Vines irrigated using waste water from tourists

Thursday May 13 2021 by Vitisphere

The project will secure the water supply for this part of the La Clape hill range, which is one of the driest regions in Occitania and has been heavily penalised by climate change.The project will secure the water supply for this part of the La Clape hill range, which is one of the driest regions in Occitania and has been heavily penalised by climate change. - Photo credit : IFV

The Irri-Alt'Eau project is upping the ante. After a test phase at INRAe Pech Rouge, 80 hectares of vines will be irrigated with wastewater and reprocessed water from the Narbonne-Plage wastewater treatment plant this summer. “Everything is ready at Pech Rouge’s 45-hectare vineyard”, says research engineer Hernan Ojeda, who has been overseeing experiments since 2013. Members of the Gruissan and Coursan co-operative wineries now have to connect the main pipes to their vineyards and install the drip irrigation systems.

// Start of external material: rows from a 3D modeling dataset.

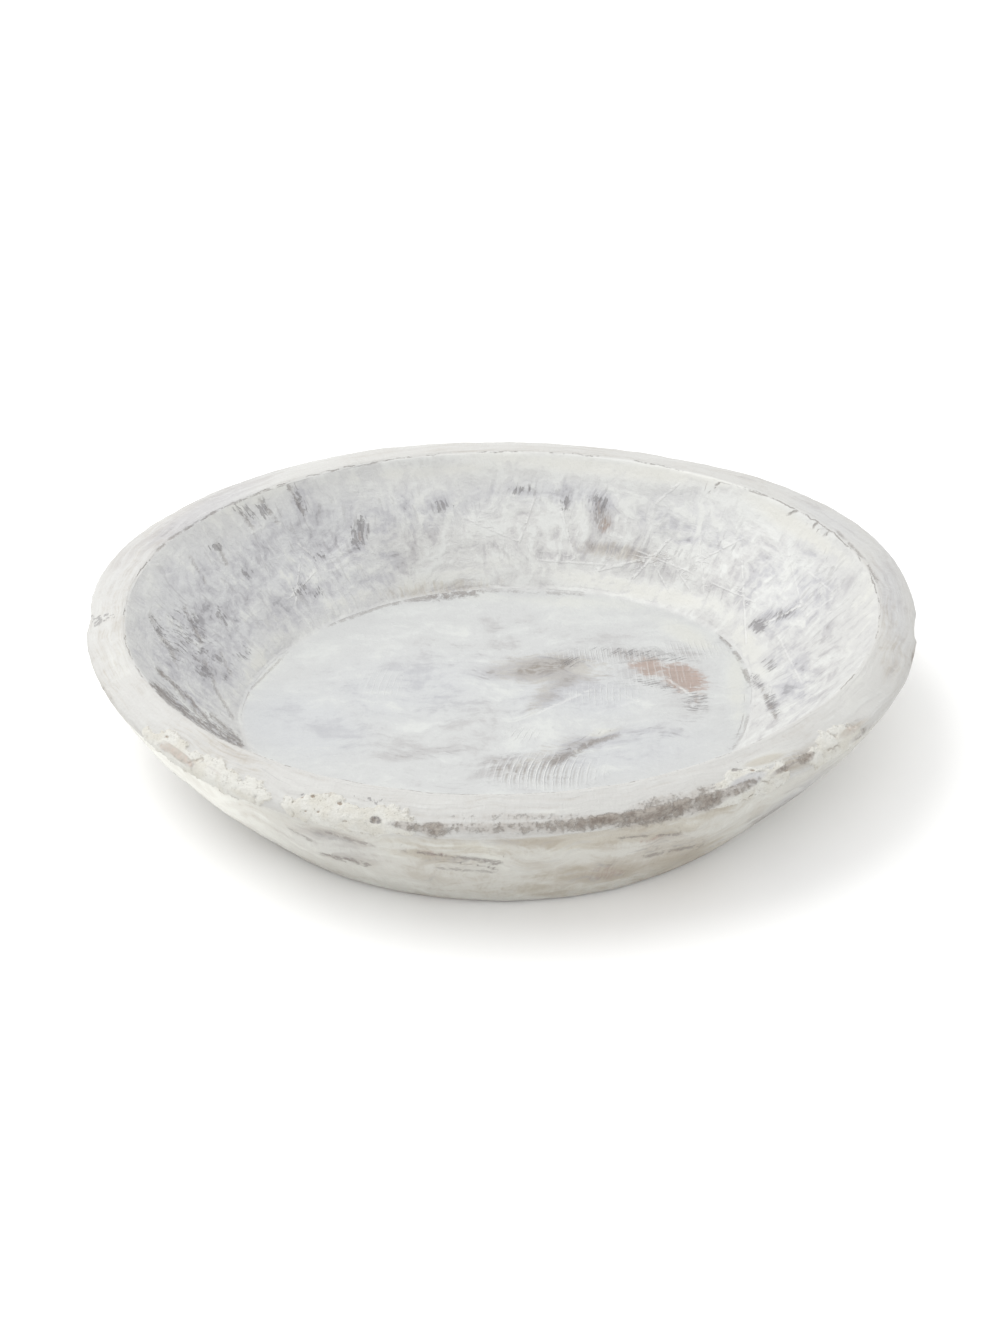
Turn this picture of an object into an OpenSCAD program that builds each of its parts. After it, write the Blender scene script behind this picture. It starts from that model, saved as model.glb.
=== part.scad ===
// Long oval dough bowl, hollowed and shaped by hand from one block of light wood and limewashed.
// The rim's outer edge has crumbled in places. Four of the broken places are made good with
// cream wood filler, bedded in the break as separate pieces, and three are left open as chips.
// +X runs along the length, +Y away from the front, and the origin is the middle of the flat
// underside that the bowl stands on.

/* [Overall] */
// Length over the rim
bowl_length = 400; // [320:1:520]
// Width over the rim
bowl_width = 308; // [250:1:400]
// Height to the highest place of the rim
bowl_height = 70; // [58:1:100]

/* [Rim] */
// Width of the rim's top, seen from above
rim_width = 21.5; // [16:0.5:28]
// Angle at which the rim's top falls away outwards, in degrees
rim_slope = 22; // [5:1:35]
// Rounding of the rim's outer edge
rim_edge_round = 4.5; // [2:0.5:6]
// Rounding of the rim's inner edge
rim_lip_round = 3; // [1.5:0.5:5]
// Crown of the rim's top between its two rounded edges
rim_crown = 0.7; // [0:0.1:2]

/* [Hollow] */
// Run of the inner wall at the two ends, seen from above
hollow_run_ends = 55; // [35:1:75]
// Run of the inner wall along the two sides, seen from above
hollow_run_sides = 45; // [25:1:60]
// Thickness of the floor where it meets the wall
floor_thickness = 13; // [8:0.5:20]
// How far the floor dips towards its middle
floor_dip = 2; // [0:0.25:4]
// Rounding in the crease between wall and floor
floor_cove = 6; // [3:0.5:12]

/* [Outside] */
// Run of the outer wall at the two ends, seen from above
wall_run_ends = 51; // [35:1:70]
// Run of the outer wall along the two sides, seen from above
wall_run_sides = 20; // [12:1:35]
// Rounding at the foot of the outer wall
foot_round = 9; // [5:0.5:14]
// Thickness that is planed off the underside to make it stand flat
foot_planing = 1; // [0.5:0.1:2]

/* [Carving] */
// Number of gouge cuts side by side round the inner wall
gouge_cuts = 36; // [24:12:48]
// Depth of one gouge cut
gouge_depth = 0.7; // [0:0.1:1.2]
// Number of broad adze flats round the outer wall
adze_flats = 24; // [18:6:36]
// Depth of one adze flat
adze_depth = 0.6; // [0:0.1:1.2]

/* [Breaks in the rim] */
// Depth of the deepest break in the rim's outer edge
break_depth = 5; // [2:0.5:6]
// How far the filler stands proud of the old surface
filler_rise = 0.7; // [0.2:0.1:1]

/* [Hidden] */
limewash = [0.88, 0.875, 0.86];
filler_cream = [0.93, 0.91, 0.84];

// Number of steps round the outline
steps = 144;
// How boxy the hand-cut oval is: 2 would be a true ellipse
oval_power = 2.1;
half_length = bowl_length / 2;
half_width = bowl_width / 2;

// Each outline strays from the oval by slow waves: [waves round the bowl, share of the radius,
// angle of a crest in degrees]. One wave stands for an outline that sits off centre.
foot_wave_shares = [[1, 0.010, -100], [2, 0.006, 20], [3, 0.012, 30]];
edge_wave_shares = [[2, 0.008, 25], [3, 0.0155, 25], [4, 0.0055, -7], [5, 0.005, 32]];
lip_wave_shares = [[1, 0.012, -101], [2, 0.015, 41], [3, 0.0105, 23], [4, 0.0105, -2]];
floor_wave_shares = [[1, 0.0135, -23], [2, 0.019, 46], [3, 0.027, 68], [4, 0.016, 27]];
outline_shares = [foot_wave_shares, edge_wave_shares, lip_wave_shares, floor_wave_shares];
foot_outline = 0;
edge_outline = 1;
lip_outline = 2;
floor_outline = 3;
// The rim also rises and falls a little as it goes round, as a share of the height
rise_wave_shares = [[2, 0.006, 70], [3, 0.004, 10], [5, 0.002, 100]];

// Breaks in the rim's outer edge, going round the outline: [angle where it starts, angle where
// it ends, share of the full break depth, share of the rim's top that it reaches over]. The
// angles are whole steps, so that two fillers may meet but share no wood
filled_break_shares = [
    [-147.5, -120, 0.85, 0.8], [-120, -100, 0.7, 0.85], [-62.5, -47.5, 0.75, 0.85], [-45, -32.5, 0.55, 0.8]];
open_chip_shares = [[172.5, 182.5, 0.4, 0.5], [-80, -65, 0.4, 0.5], [-5, 2.5, 0.3, 0.5]];
// How much a break's edge on the rim's top wavers, and how often
break_waver_share = 0.15;
break_waver_angle = 9;

// Shares of a wall's run by which it swells beyond the straight line between its two edges
wall_swell_share = 0.5;
hollow_swell_share = 0.22;

// Angles, in the upright plane of a section, of the outward normal along each rounded edge
foot_angles = [-90, -52, -30];
edge_angles = [-28, -4, 20, 42, 90 - rim_slope];
lip_angles = [90 - rim_slope, 90, 115, 140];
cove_angles = [-42, -66, -90];

function wave(t, rows) = 1 + sum([for (r = rows) r[1] * cos(r[0] * (t - r[2]))]);
function sum(v, i = 0) = i < len(v) ? v[i] + sum(v, i + 1) : 0;
function mix(a, b, share) = a * (1 - share) + b * share;
function oval(t) = pow(pow(abs(cos(t)), oval_power) + pow(abs(sin(t)), oval_power), -1 / oval_power);
// A place along the outlines may lie between two of them
function radius(t, outline) =
    let (low = min(floor(outline), floor_outline - 1))
    oval(t) * mix(wave(t, outline_shares[low]), wave(t, outline_shares[low + 1]), outline - low);
// Height of a half wave between 0 and 1
function hump(share) = sin(180 * min(max(share, 0), 1));

// A station of the section: [half length, half width, height, outline that it follows]
function station(inset_l, inset_w, height, outline) =
    [half_length - inset_l, half_width - inset_w, height, outline];
function rounded(centre, r, angles) =
    [for (a = angles) centre + r * [cos(a), cos(a), sin(a), 0]];
// Stations between two others, with the run swollen outwards and a hump of height h. They lie
// closer together towards b where crowding is over 1
function between(a, b, count, swell, h = 0, crowding = 1) =
    [for (i = [1 : count])
        let (s = 1 - pow(1 - i / (count + 1), crowding), q = s + swell * s * (1 - s))
        [mix(a[0], b[0], q), mix(a[1], b[1], q), mix(a[2], b[2], s) + h * hump(s), mix(a[3], b[3], s)]];

lip_centre = station(rim_width - rim_lip_round, rim_width - rim_lip_round,
    bowl_height - rim_lip_round, lip_outline);
// The rim's top is the straight line that touches both rounded edges
rim_run = rim_width - rim_edge_round - rim_lip_round + (rim_edge_round - rim_lip_round) * sin(rim_slope);
edge_height = bowl_height - rim_lip_round + (rim_lip_round - rim_edge_round) * cos(rim_slope)
    - rim_run * tan(rim_slope);
edge_centre = station(rim_edge_round, rim_edge_round, edge_height, edge_outline);
foot_centre = station(wall_run_ends, wall_run_sides, foot_round - foot_planing, foot_outline)
    - foot_round * [1, 1, 0, 0];
floor_edge_ends = rim_width + hollow_run_ends;
floor_edge_sides = rim_width + hollow_run_sides;
cove_centre = station(floor_edge_ends, floor_edge_sides, floor_thickness + floor_cove, floor_outline);

foot = rounded(foot_centre, foot_round, foot_angles);
edge = rounded(edge_centre, rim_edge_round, edge_angles);
lip = rounded(lip_centre, rim_lip_round, lip_angles);
// The hollow's crease is rounded the other way, so its arc lies below its centre
cove = rounded(cove_centre, floor_cove, cove_angles);
floor_middle = [0, 0, floor_thickness - floor_dip, floor_outline];
wall_steps = 5;
top_steps = 4;
hollow_steps = 6;
floor_steps = 3;
section = concat(
    foot,
    between(foot[2], edge[0], wall_steps, wall_swell_share, crowding = 1.6),
    edge,
    between(edge[4], lip[0], top_steps, 0, rim_crown),
    lip,
    between(lip[3], cove[0], hollow_steps, -hollow_swell_share),
    cove,
    [for (i = [1 : floor_steps])
        let (s = i / (floor_steps + 1))
        [mix(cove[2][0], 0, s), mix(cove[2][1], 0, s),
            cove[2][2] - floor_dip * (1 - (1 - s) * (1 - s)), floor_outline]]
);
// Numbers of the stations where each part of the section starts
wall_start = len(foot);
edge_start = wall_start + wall_steps;
top_start = edge_start + len(edge);
lip_start = top_start + top_steps;
hollow_start = lip_start + len(lip);
cove_start = hollow_start + hollow_steps;

// The breaks start at the last station of the outer wall and end before the rim's inner edge
break_first = edge_start - 1;
break_last = lip_start;
step_angle = 360 / steps;

// Depth of the tool marks at a place, along the section's level direction
function gouging(i, j) =
    let (share = (j - hollow_start) / (cove_start - hollow_start),
        row = share < 0.5 ? 0 : 0.5)
    j <= hollow_start || j >= cove_start ? 0
        : gouge_depth * pow(hump(share), 0.5) * abs(sin(180 * (i / steps * gouge_cuts + row)));
function adzing(i, j) =
    let (share = (j - wall_start) / (edge_start - wall_start))
    j <= wall_start || j >= edge_start ? 0
        : adze_depth * hump(share) * abs(sin(180 * i / steps * adze_flats));

// Share of a break's full depth at a place, which is nothing outside the break
function break_share(t, j, row) =
    let (turn = (t - row[0] + 720) % 360, along = turn / (row[1] - row[0]),
        waver = 1 - break_waver_share * (1 + sin(turn / break_waver_angle * 360)) / 2,
        across = (j - break_first) / (row[3] * waver * (break_last - break_first)))
    along <= 0 || along >= 1 || across <= 0 || across >= 1 ? 0
        : row[2] * pow(hump(along), 0.5) * pow(hump(across), 0.8);
function break_shares(t, j, rows) = sum([for (row = rows) break_share(t, j, row)]);

// The finished surface before the breaks, at step i round the outline and station j
highest_rise = max([for (i = [0 : steps - 1]) wave(i * step_angle, rise_wave_shares)]);
function unbroken(i, j) =
    let (t = i * step_angle, s = section[j],
        r = radius(t, s[3]),
        cut = gouging(i, j) - adzing(i, j),
        rise = 1 + (wave(t, rise_wave_shares) - highest_rise) * pow(s[2] / bowl_height, 2))
    [(s[0] + cut) * r * cos(t), (s[1] + cut) * r * sin(t), s[2] * rise];

// The outline at the rim's outer edge, measured so that the bowl can be set on its own middle
edge_row = [for (i = [0 : steps - 1]) unbroken(i, edge_start + 1)];
low_corner = [min([for (p = edge_row) p.x]), min([for (p = edge_row) p.y]), 0];
high_corner = [max([for (p = edge_row) p.x]), max([for (p = edge_row) p.y]), 0];
middle = (low_corner + high_corner) / 2;
stretch = [bowl_length / (high_corner.x - low_corner.x), bowl_width / (high_corner.y - low_corner.y), 1];
function seated(p) = [for (k = [0 : 2]) (p[k] - middle[k]) * stretch[k]];

// A break goes inwards and down from the rim's outer edge
function into_rim(t, depth) = -depth * cos(rim_slope) * [cos(t), sin(t), 0] - [0, 0, depth * sin(rim_slope)];
function bed(i, j) =
    let (t = i * step_angle)
    seated(unbroken(i, j)) + into_rim(t, break_depth * break_shares(t, j, filled_break_shares)
        + break_depth * break_shares(t, j, open_chip_shares));
// The filler is lumpy, between half and all of its full rise
function lump(i, j) = 0.75 + 0.25 * sin(137 * i + 211 * j);
function filler_top(i, j, row) =
    let (t = i * step_angle)
    seated(unbroken(i, j)) - into_rim(t, filler_rise * lump(i, j) * break_share(t, j, row) / row[2]);

// Two triangles between two neighbouring stations and two neighbouring steps
function pair(a, b, c, d) = [[a, b, c], [a, c, d]];

// The wooden bowl as carved, before its underside is planed
module bowl_blank() {
    last = len(section) - 1;
    rings = [for (j = [0 : last], i = [0 : steps - 1]) bed(i, j)];
    underside = len(rings);
    inside = underside + 1;
    points = concat(rings, [[0, 0, -foot_planing], seated(floor_middle)]);
    skin = [for (j = [0 : last - 1], i = [0 : steps - 1])
        let (n = (i + 1) % steps)
        each pair(j * steps + i, (j + 1) * steps + i, (j + 1) * steps + n, j * steps + n)];
    closed_below = [for (i = [0 : steps - 1]) [i, (i + 1) % steps, underside]];
    closed_above = [for (i = [0 : steps - 1])
        [last * steps + (i + 1) % steps, last * steps + i, inside]];
    polyhedron(points, concat(skin, closed_below, closed_above), convexity = 4);
}

// Bowl carved from one block, planed flat underneath
module bowl_body() {
    color(limewash)
    difference() {
        bowl_blank();
        translate([-bowl_length, -bowl_width, -bowl_height])
            cube([2 * bowl_length, 2 * bowl_width, bowl_height]);
    }
}

// Filler bedded in one break: its underside is the broken wood, its top is lumpy, and the two
// meet in a feather edge all round
module rim_filler(row) {
    first = floor(row[0] / step_angle);
    last = ceil(row[1] / step_angle);
    across = break_last - break_first;
    along = last - first;
    count = (across + 1) * (along + 1);
    function in_break(u, v) = break_share((first + u) * step_angle, break_first + v, row) > 0;
    function top(u, v) = u * (across + 1) + v;
    // Outside the break the filler has no thickness, so there its two faces share their points
    function under(u, v) = in_break(u, v) ? count + top(u, v) : top(u, v);
    points = concat(
        [for (u = [0 : along], v = [0 : across]) filler_top(first + u, break_first + v, row)],
        [for (u = [0 : along], v = [0 : across]) bed(first + u, break_first + v)]
    );
    cells = [for (u = [0 : along - 1], v = [0 : across - 1])
        each pair([u, v], [u, v + 1], [u + 1, v + 1], [u + 1, v])];
    filled = [for (c = cells)
        if (in_break(c[0][0], c[0][1]) || in_break(c[1][0], c[1][1]) || in_break(c[2][0], c[2][1])) c];
    tops = [for (c = filled) [for (p = c) top(p[0], p[1])]];
    unders = [for (c = filled) [for (k = [2, 1, 0]) under(c[k][0], c[k][1])]];
    color(filler_cream) polyhedron(points, concat(tops, unders), convexity = 3);
}

module rim_filler_left() { rim_filler(filled_break_shares[0]); }
module rim_filler_front() { rim_filler(filled_break_shares[1]); }
module rim_filler_right() { rim_filler(filled_break_shares[2]); }
module rim_filler_corner() { rim_filler(filled_break_shares[3]); }

bowl_body();
rim_filler_left();
rim_filler_front();
rim_filler_right();
rim_filler_corner();
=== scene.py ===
from math import cos, pi, radians, sin, tan

import bpy
import numpy as np
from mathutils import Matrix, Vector


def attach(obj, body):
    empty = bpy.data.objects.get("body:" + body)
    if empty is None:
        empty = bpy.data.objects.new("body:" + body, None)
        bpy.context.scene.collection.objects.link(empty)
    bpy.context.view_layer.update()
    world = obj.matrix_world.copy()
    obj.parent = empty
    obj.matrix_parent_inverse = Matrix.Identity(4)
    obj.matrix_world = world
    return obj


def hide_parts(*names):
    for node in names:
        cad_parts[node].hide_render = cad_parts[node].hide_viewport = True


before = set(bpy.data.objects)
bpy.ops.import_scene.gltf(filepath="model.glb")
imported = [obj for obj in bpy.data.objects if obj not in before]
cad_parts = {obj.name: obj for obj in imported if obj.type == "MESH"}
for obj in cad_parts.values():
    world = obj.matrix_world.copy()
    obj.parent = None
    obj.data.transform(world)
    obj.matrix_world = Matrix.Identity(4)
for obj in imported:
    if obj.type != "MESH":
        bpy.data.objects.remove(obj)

scene = bpy.context.scene
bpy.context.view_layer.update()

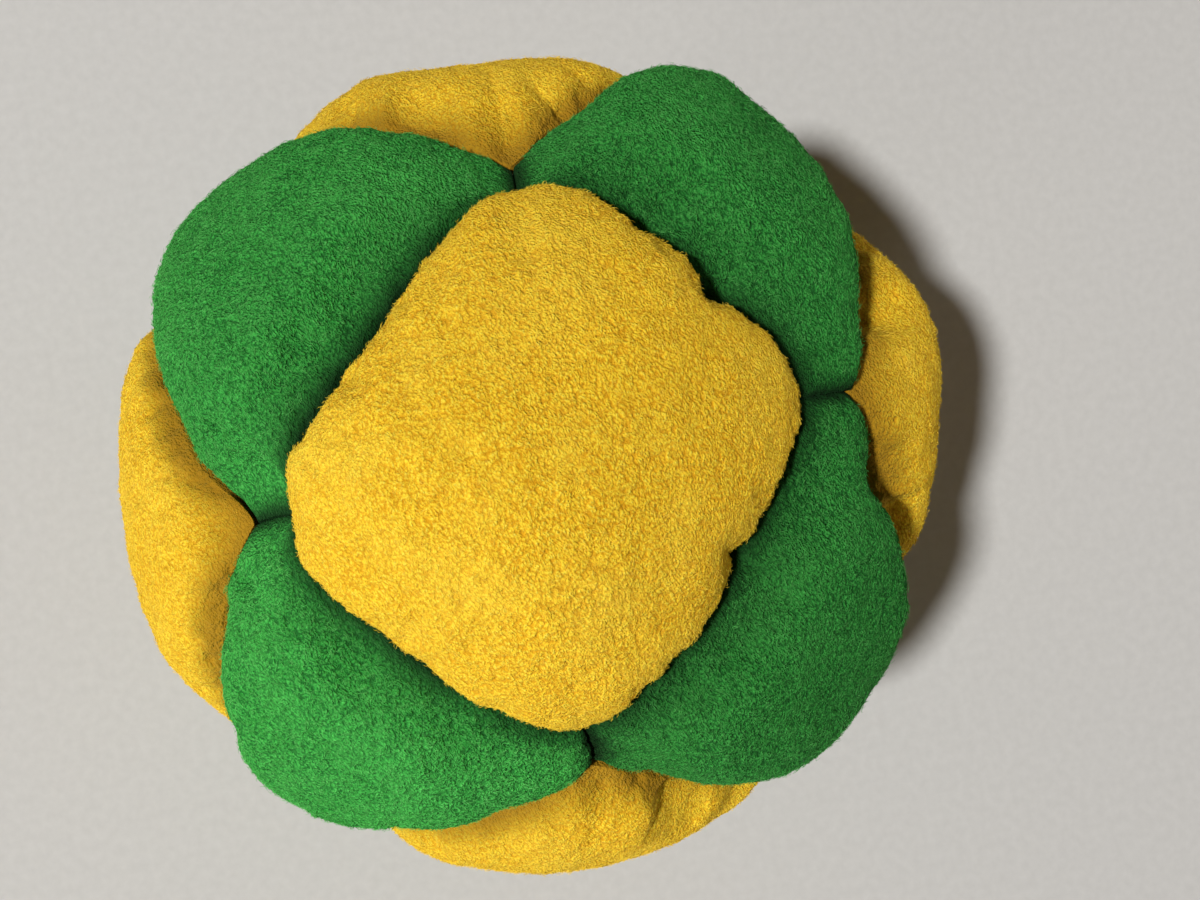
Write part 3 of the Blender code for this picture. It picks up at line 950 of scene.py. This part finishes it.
def grow_fibres(name, number):
    """The fibres of one panel as points, triangles, and a tone for each point."""
    piece, points, faces, shown = cloths[name]
    normals = vertex_normals(piece)
    draw = np.random.default_rng(100 + number)
    open_face = (shown[faces] > 0.5).all(axis=1) & (points[faces][:, :, 2] > FLAT_ENOUGH).all(axis=1)
    face = faces[open_face]
    corners = points[face]
    areas = np.linalg.norm(np.cross(corners[:, 1] - corners[:, 0], corners[:, 2] - corners[:, 0]), axis=1) / 2
    count = int(areas.sum() / MM**2 * FIBRES_PER_MM2)
    chosen = np.searchsorted(np.cumsum(areas) / areas.sum(), draw.random(count)).clip(0, len(face) - 1)
    share = np.sort(draw.random((count, 2)), axis=1)
    weights = np.stack([share[:, 0], share[:, 1] - share[:, 0], 1 - share[:, 1]], axis=1)[:, :, None]
    root = (corners[chosen] * weights).sum(axis=1)
    normal = unit((normals[face[chosen]] * weights).sum(axis=1))
    lead = unit(draw.normal(size=3))
    flat = unit(np.cross(normal, lead))
    side = np.cross(normal, flat)
    turn = 2.6 * smooth_noise(root, SWIRL, 1.9) + 1.6 * smooth_noise(root, SWIRL / 3, 8.3)
    turn = turn + draw.normal(size=count) * STRAY_TURN
    along = np.cos(turn)[:, None] * flat + np.sin(turn)[:, None] * side
    across = np.cross(normal, along)
    length = draw.uniform(*FIBRE_LENGTHS[is_square(name)], count)[:, None]
    lift = (draw.random(count)[:, None] ** 4 * 0.12 + 0.005) * MM
    curl = draw.normal(size=count)[:, None] * CURLS[is_square(name)] * length
    start = root - normal * ROOT_DEPTH
    middle = root + along * length * 0.5 + normal * (lift + 0.028 * MM) + across * curl * 0.6
    tip = root + along * length * 0.95 + normal * (lift * 1.5 - 0.005 * MM) - across * curl * 0.4
    thickness = FIBRE_THICKNESS * draw.uniform(0.75, 1.3, count)[:, None, None]
    ring = np.array([(math.cos(a), math.sin(a)) for a in (math.pi / 2, math.pi * 7 / 6, math.pi * 11 / 6)])
    offsets = ring[None, :, :1] * normal[:, None] + ring[None, :, 1:] * across[:, None]
    rings = [start[:, None] + offsets * thickness, middle[:, None] + offsets * thickness * 0.8, tip[:, None]]
    spike = np.concatenate(rings, axis=1)
    spike[:, :, 2] = spike[:, :, 2].clip(0.02 * MM)
    triangles = (FIBRE_FACES[None] + 7 * np.arange(count)[:, None, None]).reshape(-1, 3)
    return spike.reshape(-1, 3), triangles, np.repeat(draw.random(count), 7)


naps = {}
for number, name in enumerate(panels):
    points, triangles, tone = grow_fibres(name, number)
    nap = array_mesh("nap_" + name, points, triangles, cell_maps(len(triangles)))
    set_values(nap, "fibre_tone", tone)
    # the panel's painted light level, for the fibres' material
    set_values(nap, "painted_panel_light", np.full(len(points), WEAR_AND_PAINTED_LIGHT.get(name, UNWORN_UNPAINTED)[1]))
    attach(nap, "root")
    naps[name] = nap
print("the top panel has", len(naps["square_panel_top"].data.polygons) // 10, "fibres")

# %% [markdown]
# ## Colours and nodes
#
# Colours are written as the sRGB hex values that a colour picker reads off a photograph, and one
# function turns them to the linear values that Blender's shaders work in. One small function adds
# a node, sets it and links it, so that each material reads from its pattern to its surface.

# %% Colour and node helpers
def linear(hex_colour):
    """An sRGB hex colour as linear red, green, blue and alpha."""
    channels = [int(hex_colour[place:place + 2], 16) / 255 for place in (1, 3, 5)]
    return tuple(c / 12.92 if c <= 0.04045 else ((c + 0.055) / 1.055) ** 2.4 for c in channels) + (1,)


def new_material(name):
    """An empty material, and its nodes."""
    material = bpy.data.materials.new(name)
    material.use_nodes = True
    material.node_tree.nodes.clear()
    return material, material.node_tree


def add(tree, kind, settings=None, stops=(), **sockets):
    """Adds a node and returns its outputs. A socket, named or as i and its number, takes a value or
    an output. stops are the places and hex colours of a colour ramp."""
    node = tree.nodes.new("ShaderNode" + kind)
    for key, value in (settings or {}).items():
        setattr(node, key, value)
    for number, (place, colour) in enumerate(stops):
        elements = node.color_ramp.elements
        element = elements[number] if number < 2 else elements.new(place)
        element.position = place
        element.color = linear(colour)
    for key, value in sockets.items():
        socket = node.inputs[int(key[1:])] if key[1:].isdigit() else node.inputs[key.replace("_", " ")]
        if isinstance(value, bpy.types.NodeSocket):
            tree.links.new(value, socket)
        else:
            socket.default_value = value
    return node.outputs


MULTIPLY_ADD = {"operation": "MULTIPLY_ADD"}
STRETCH = {"vector_type": "TEXTURE"}
COLOURS = {"data_type": "RGBA"}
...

After initial trials this summer, the project’s partners will be fully operational in 2022. The treatment facility next to the Narbonne-Plage plant will not be able to supply a larger area. “It can treat 50 m3/h. We had initially considered reusing water from the larger Gruissan plant, but its salinity level would have required additional treatment”, adds Ojeda. Before reaching the vineyards, the water passes through a 50-micron mechanical filter, then is disinfected with UV and chlorinated with bleach. Since 2013, the partners have carried out numerous chemical and bacteriological analyses to ensure that the water comes out of the process with a minimum quality of level C, required for irrigation.

We found that we often obtained a better sanitary quality than for agricultural water, which is not regulated”, says Ojeda, adding that the technique also entails significant cost-cutting on fertilisers.

The technicians have checked that the process is harmless for the end wines, both their physical and chemical composition and their taste profile. The winegrowers who use the system will pay about 0.70 euro cents per cubic metre of water. “The price is halfway between agricultural water, to which we do not have access, and drinking water”, concludes Ojeda.